14 / 27 August
The Holy Prophet Micah II
Of the tribe of Judah and from the village of Morasth, from which he took the name 'the Morasthite', he was a contemporary of the prophets Isaiah, Amos and Hosea, and the Judean kings Jotham, Ahaz and Hezekiah. He denounced the vices of his people and denounced also the prophets who prophesied 'of wine and strong drink'. He foretold the fall of Samaria, which would come about because the city's elders take a bribe and the priests teach for hire, and prophets divine for money. 'Therefore shall Sion for your sake be ploughed as a field, and Jerusalem shall become heaps'. But, of all his prophecies, the most important are those of the Messiah, and especially of the place of His birth. He named Bethlehem as the birthplace of the Messiah, 'whose goings-forth have been from of old, from everlasting' (5:2).

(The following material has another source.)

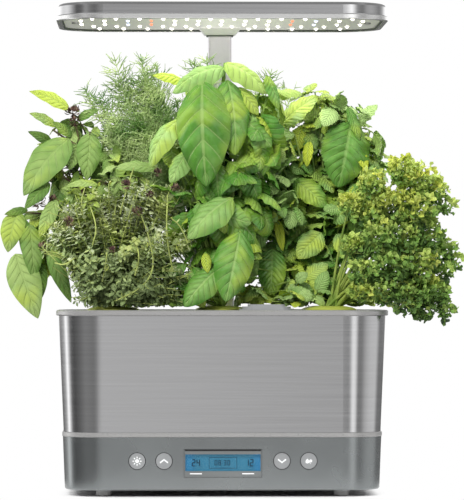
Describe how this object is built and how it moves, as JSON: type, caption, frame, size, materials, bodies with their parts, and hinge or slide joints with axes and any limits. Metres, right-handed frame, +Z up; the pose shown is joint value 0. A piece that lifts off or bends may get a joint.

It is not known certainly whether this prophet was killed by the Jews or died peacefully (see Jeremiah 26:18-19), but it is known that he was buried in his village, and that his relics were found, together with the relics of the Prophet Habakkuk, in the time of the Emperor Theodosius the Great, by some mysterious revelation received by the Bishop of Eleutheropolis.; The Hieromartyr Marcellus, Bishop of Apamea; St. Fachnan, abbot of Ross Carberry, Cork, Ireland (c. 600).